Caplan praised Warner for tackling a subject most political leaders try to avoid. When politicians talk about curtailing care in the context of controlling medical costs, he said, many Americans worry that "they're just trying to get me to die faster."

Warner said how and when treatment should be limited or ended as a patient approaches death is "an issue that makes us all uncomfortable." He stressed that he is not advocating a system that denies care to patients and families that want it.

Instead, he said, he wants lawyers, doctors, medical ethicists and religious leaders to collaborate on reforms that would ensure patients have thought through decisions about when and how long to pursue extraordinary treatments.

Warner's "point is well-taken. These things ought to be planned," said Laurens Sartoris, president of the Virginia Hospital & Healthcare Association.

But the line between futile end-of-life treatments and care that can significantly extend life often is hard to discern, he said. Patients and doctors alike are understandably wary of deciding too soon to curtail treatment.

Patients and families also are often influenced by cultural factors, he added. Rural residents are more likely to expect to die at home, while those who live in urban areas routinely expect to go to a hospital and receive aggressive care to the end.

Warner, 54, acknowledged that personal experience has helped shape his thinking on the issue. His mother, who now requires hospice care, has had a long and difficult struggle with Alzheimer's disease.

Caplan predicted it will take more than voluntary efforts by the medical, legal and religious communities to get most Americans to make better decisions about end-of-life care.

Most states now have provisions for living wills, and it's routine for doctors to encourage patients and families to provide detailed directives for terminal care, Caplan said. But relatively few people agree to limit life-prolonging treatments, and many change their minds when a hopeless illness or injury occurs.

When a loved one is dying, "family and friends want to feel like they did every-thing" and the health-care system encourages them to pursue every available treatment, Caplan said. Such treatments often are very profitable for hospitals, and doctors fear they'll face malpractice lawsuits if they hold back, he added.

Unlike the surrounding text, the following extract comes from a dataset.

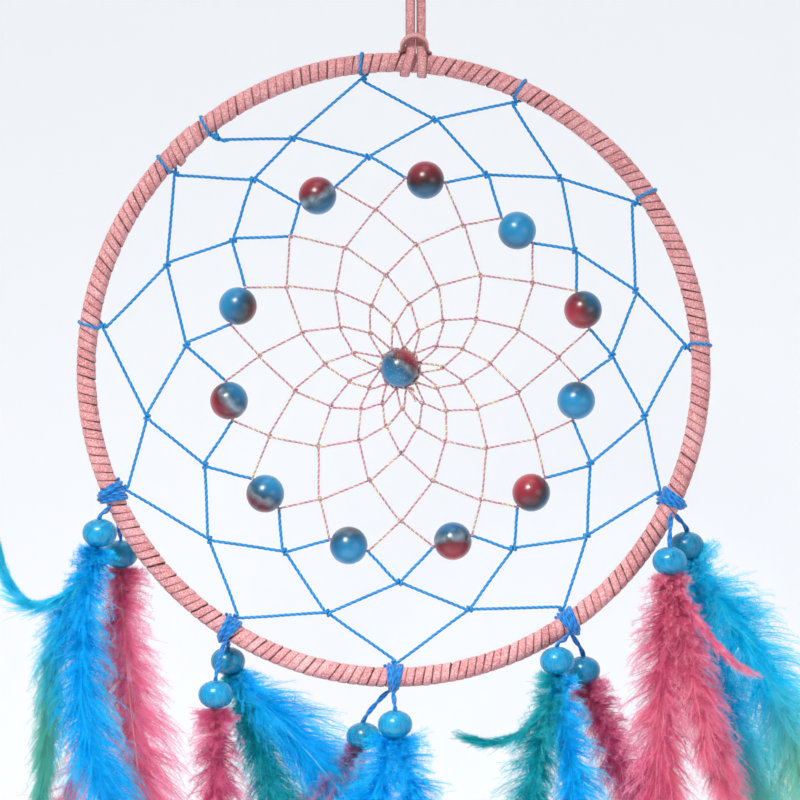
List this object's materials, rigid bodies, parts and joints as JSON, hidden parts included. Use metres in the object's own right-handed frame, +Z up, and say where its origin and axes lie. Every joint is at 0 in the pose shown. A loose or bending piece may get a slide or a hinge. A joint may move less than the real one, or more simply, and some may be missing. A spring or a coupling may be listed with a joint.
{
  "type": "dream catcher",
  "caption": "Round hoop wrapped in suede lace, with a knotted cord web, glass beads and pairs of feather drops on yarn, hung from a lace loop.",
  "frame": {"origin": "top of the inside of the hanging loop, where the hook or nail bears", "axes": "+Z up, the front of the web faces -Y, +X to the viewer's right; hangs in the XZ plane"},
  "size_m": [0.2488, 0.0268, 0.4325],
  "materials": {
    "steel": "satin",
    "suede": "matte",
    "waxed_cord": "satin",
    "spun_thread": "matte",
    "bead_glass": "gloss",
    "yarn": "matte",
    "painted_wood": "satin",
    "feather_blue": "matte",
    "feather_teal": "matte",
    "feather_pink": "matte",
    "feather_crimson": "matte",
    "feather_mauve": "matte"
  },
  "bodies": {
    "hanger": {"hanger_loop": "suede", "hanger_knot": "suede"},
    "hoop": {"hoop_ring": "steel", "suede_wrap": "suede", "lace_overlap": "suede", "hanger_hitch": "suede", "web_cord": "waxed_cord", "web_thread": "spun_thread", "web_start_knot": "waxed_cord", "centre_bead": "bead_glass", "centre_knot": "spun_thread", "web_bead_1": "bead_glass", "web_bead_2": "bead_glass", "web_bead_3": "bead_glass", "web_bead_4": "bead_glass", "web_bead_5": "bead_glass", "web_bead_6": "bead_glass", "web_bead_7": "bead_glass", "web_bead_8": "bead_glass", "web_bead_9": "bead_glass", "web_bead_10": "bead_glass", "web_bead_11": "bead_glass", "tie_wrap_1": "yarn", "tie_wrap_2": "yarn", "tie_wrap_3": "yarn", "tie_wrap_4": "yarn", "tie_wrap_5": "yarn"},
    "string_1a": {"string_1a": "yarn"},
    "drop_1a": {"drop_bead_1a": "painted_wood", "feathers_1a": "feather_blue"},
    "string_1b": {"string_1b": "yarn"},
    "drop_1b": {"drop_bead_1b": "painted_wood", "feathers_1b": "feather_pink"},
    "string_2a": {"string_2a": "yarn"},
    "drop_2a": {"drop_bead_2a": "painted_wood", "feathers_2a": "feather_crimson"},
    "string_2b": {"string_2b": "yarn"},
    "drop_2b": {"drop_bead_2b": "painted_wood", "feathers_2b": "feather_blue"},
    "string_3a": {"string_3a": "yarn"},
    "drop_3a": {"drop_bead_3a": "painted_wood", "feathers_3a": "feather_blue"},
    "string_3b": {"string_3b": "yarn"},
    "drop_3b": {"drop_bead_3b": "painted_wood", "feathers_3b": "feather_mauve"},
    "string_4a": {"string_4a": "yarn"},
    "drop_4a": {"drop_bead_4a": "painted_wood", "feathers_4a": "feather_teal"},
    "string_4b": {"string_4b": "yarn"},
    "drop_4b": {"drop_bead_4b": "painted_wood", "feathers_4b": "feather_crimson"},
    "string_5a": {"string_5a": "yarn"},
    "drop_5a": {"drop_bead_5a": "painted_wood", "feathers_5a": "feather_pink"},
    "string_5b": {"string_5b": "yarn"},
    "drop_5b": {"drop_bead_5b": "painted_wood", "feathers_5b": "feather_blue"}
  },
  "joints": [
    {"name": "hoop_twist", "type": "hinge", "parent": "hanger", "child": "hoop", "pos_m": [0, 0, -0.0852], "axis": [0, 0, 1], "range_deg": [-120, 120]},
    {"name": "swing_1a", "type": "hinge", "parent": "hoop", "child": "string_1a", "pos_m": [-0.09589, 0, -0.23093], "axis": [0, 1, 0], "range_deg": [-10, 25]},
    {"name": "sway_1a", "type": "hinge", "parent": "string_1a", "child": "drop_1a", "pos_m": [-0.09939, -0.008, -0.23908], "axis": [1, 0, 0], "range_deg": [-30, 4]},
    {"name": "swing_1b", "type": "hinge", "parent": "hoop", "child": "string_1b", "pos_m": [-0.09589, 0, -0.23093], "axis": [0, 1, 0], "range_deg": [-8, 25]},
    {"name": "sway_1b", "type": "hinge", "parent": "string_1b", "child": "drop_1b", "pos_m": [-0.09339, 0.008, -0.24608], "axis": [1, 0, 0], "range_deg": [-4, 30]},
    {"name": "swing_2a", "type": "hinge", "parent": "hoop", "child": "string_2a", "pos_m": [-0.0594, 0, -0.27373], "axis": [0, 1, 0], "range_deg": [-14, 14]},
    {"name": "sway_2a", "type": "hinge", "parent": "string_2a", "child": "drop_2a", "pos_m": [-0.0629, -0.008, -0.28988], "axis": [1, 0, 0], "range_deg": [-30, 4]},
    {"name": "swing_2b", "type": "hinge", "parent": "hoop", "child": "string_2b", "pos_m": [-0.0594, 0, -0.27373], "axis": [0, 1, 0], "range_deg": [-5, 14]},
    {"name": "sway_2b", "type": "hinge", "parent": "string_2b", "child": "drop_2b", "pos_m": [-0.0594, 0.008, -0.27988], "axis": [1, 0, 0], "range_deg": [-4, 30]},
    {"name": "swing_3a", "type": "hinge", "parent": "hoop", "child": "string_3a", "pos_m": [-0.007, 0, -0.2891], "axis": [0, 1, 0], "range_deg": [-15, 15]},
    {"name": "sway_3a", "type": "hinge", "parent": "string_3a", "child": "drop_3a", "pos_m": [-0.0065, -0.008, -0.29925], "axis": [1, 0, 0], "range_deg": [-30, 4]},
    {"name": "swing_3b", "type": "hinge", "parent": "hoop", "child": "string_3b", "pos_m": [-0.007, 0, -0.2891], "axis": [0, 1, 0], "range_deg": [-15, 8]},
    {"name": "sway_3b", "type": "hinge", "parent": "string_3b", "child": "drop_3b", "pos_m": [-0.0165, 0.008, -0.30375], "axis": [1, 0, 0], "range_deg": [-4, 30]},
    {"name": "swing_4a", "type": "hinge", "parent": "hoop", "child": "string_4a", "pos_m": [0.0485, 0, -0.27165], "axis": [0, 1, 0], "range_deg": [-14, 14]},
    {"name": "sway_4a", "type": "hinge", "parent": "string_4a", "child": "drop_4a", "pos_m": [0.0445, -0.008, -0.2793], "axis": [1, 0, 0], "range_deg": [-30, 4]},
    {"name": "swing_4b", "type": "hinge", "parent": "hoop", "child": "string_4b", "pos_m": [0.0485, 0, -0.27165], "axis": [0, 1, 0], "range_deg": [-12, 14]},
    {"name": "sway_4b", "type": "hinge", "parent": "string_4b", "child": "drop_4b", "pos_m": [0.053, 0.008, -0.2828], "axis": [1, 0, 0], "range_deg": [-4, 30]},
    {"name": "swing_5a", "type": "hinge", "parent": "hoop", "child": "string_5a", "pos_m": [0.08084, 0, -0.23325], "axis": [0, 1, 0], "range_deg": [-25, 10]},
    {"name": "sway_5a", "type": "hinge", "parent": "string_5a", "child": "drop_5a", "pos_m": [0.07984, -0.008, -0.2479], "axis": [1, 0, 0], "range_deg": [-30, 4]},
    {"name": "swing_5b", "type": "hinge", "parent": "hoop", "child": "string_5b", "pos_m": [0.08084, 0, -0.23325], "axis": [0, 1, 0], "range_deg": [-25, 8]},
    {"name": "sway_5b", "type": "hinge", "parent": "string_5b", "child": "drop_5b", "pos_m": [0.08584, 0.008, -0.2434], "axis": [1, 0, 0], "range_deg": [-4, 30]}
  ]
}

Steffie Woolhandler, a Harvard Medical School professor and co-founder of Physicians for a National Health Program, argued that there's no evidence the end-of-life planning Warner advocated would reduce health-care costs.

Everyone should plan for end-of-life care, she said, but the key to reducing costs is replacing the private insurance plans that pay for most U.S. health care with a government-run "single-payer" health system.

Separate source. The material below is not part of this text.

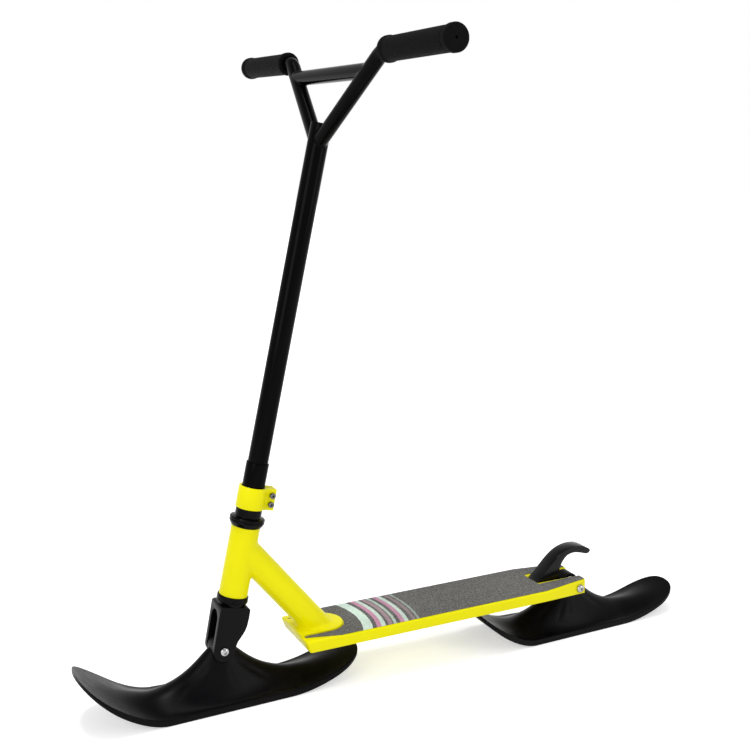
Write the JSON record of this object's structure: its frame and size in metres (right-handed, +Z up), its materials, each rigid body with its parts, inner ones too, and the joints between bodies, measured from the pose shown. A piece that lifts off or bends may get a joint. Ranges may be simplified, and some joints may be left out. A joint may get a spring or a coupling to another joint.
{
  "type": "snow scooter",
  "caption": "Stunt style scooter on two pivoting moulded skis, with a Y handlebar, gritted deck and a rear foot lever.",
  "frame": {"origin": "on the ground, on the centre plane, below the middle of the whole length", "axes": "+X towards the front ski, +Y to the rider's left, +Z up"},
  "size_m": [1.0052, 0.6424, 0.9022],
  "materials": {
    "yellow_frame": "glossy lemon yellow powder coat",
    "bar_black": "satin black paint",
    "headset_black": "semi-gloss black",
    "cast_black": "satin black paint over a casting",
    "ski_plastic": "moulded black plastic with a soft sheen",
    "lever_plastic": "moulded black plastic",
    "grip_rubber": "matt black rubber",
    "grip_sheet": "grey grit sheet with plain curved stripes in mint, pink and grey",
    "fastener_steel": "zinc plated steel",
    "bearing_steel": "ground steel",
    "nylon": "natural white nylon"
  },
  "bodies": {
    "frame": {"deck": "yellow_frame", "grip_tape": "grip_sheet", "neck_plate": "yellow_frame", "down_tube": "yellow_frame", "head_tube": "yellow_frame", "lower_cup": "headset_black", "lower_bearing": "bearing_steel", "upper_cup": "headset_black", "upper_bearing": "bearing_steel", "rear_axle_bolt": "fastener_steel", "rear_axle_nut": "fastener_steel", "rear_spacer_left": "nylon", "rear_spacer_right": "nylon", "arm_spacer_left": "fastener_steel", "arm_spacer_right": "fastener_steel", "brake_pin": "fastener_steel"},
    "steering": {"fork": "cast_black", "crown_race": "headset_black", "bearing_cover": "headset_black", "steerer_tube": "cast_black", "star_nut": "fastener_steel", "compression_cap": "cast_black", "compression_bolt": "fastener_steel", "bar_tube": "bar_black", "bar_sleeve": "bar_black", "clamp_collar": "yellow_frame", "clamp_bolt_lower": "fastener_steel", "clamp_bolt_upper": "fastener_steel", "crossbar": "bar_black", "riser_left": "bar_black", "riser_right": "bar_black", "grip_left": "grip_rubber", "grip_right": "grip_rubber", "front_axle_bolt": "fastener_steel", "front_axle_nut": "fastener_steel", "front_washer_left": "nylon", "front_washer_right": "nylon"},
    "front_ski": {"front_ski": "ski_plastic", "front_ski_bush": "nylon"},
    "rear_ski": {"rear_ski": "ski_plastic", "rear_ski_bush": "nylon"},
    "brake": {"brake_lever": "lever_plastic", "brake_spring": "fastener_steel"}
  },
  "joints": [
    {"name": "steering", "type": "hinge", "parent": "frame", "child": "steering", "pos_m": [0.2789, 0, 0.1489], "axis": [-0.1994, 0, 0.9799], "continuous": true},
    {"name": "front_ski_pitch", "type": "hinge", "parent": "steering", "child": "front_ski", "pos_m": [0.2988, 0, 0.0768], "axis": [0, 1, 0], "range_deg": [-12, 5]},
    {"name": "rear_ski_pitch", "type": "hinge", "parent": "frame", "child": "rear_ski", "pos_m": [-0.2938, 0, 0.0768], "axis": [0, 1, 0], "range_deg": [-0.6, 10]},
    {"name": "brake_press", "type": "hinge", "parent": "frame", "child": "brake", "pos_m": [-0.2366, 0, 0.08096], "axis": [0, -1, 0], "range_deg": [0, 18], "stiffness_Nm_per_rad": 2, "springref_deg": -11.46}
  ]
}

"There's a tremendous amount of waste" associated with private insurance, Woolhandler said, with companies overcharging by about 13 percent nationally.

Warner co-founded the Virginia Health Care Foundation in the mid-1990s to channel private funds to boost care for uninsured Virginians. He made clear Tuesday that he wants to retain private insurers while cutting costs.

"We must ensure affordable coverage choices for all Americans not just because it is morally right, but because it is essential to making the system work," he asserted.

Warner also said he wants substantial federal investments in computerized record-keeping for doctors and hospitals. Once better record s systems are in place, the medical community must develop national standards "on what works and what does not " in caring for patients, he said.

Doctors and hospitals who follow those standards should get at least some protection from malpractice suits, Warner argued.

"I'll get whacked" by some fellow Democrats for that suggestion, he predicted. "But if you're asking the health-care system to make these dramatic changes... you've got to have the incentives in place to drive that."

Warner said he understands that the public is focused on the $600 billion price tag that Obama has put on the health-reform effort included in the federal budget unveiled last week.

But with annual health-care costs expected to nearly double, to $4.3 trillion, over the next decade, "The direction in which we are headed is simply not sustainable - either for the public sector or for private industry," Warner said.

"Failing to act will still mean cuts in health-care spending."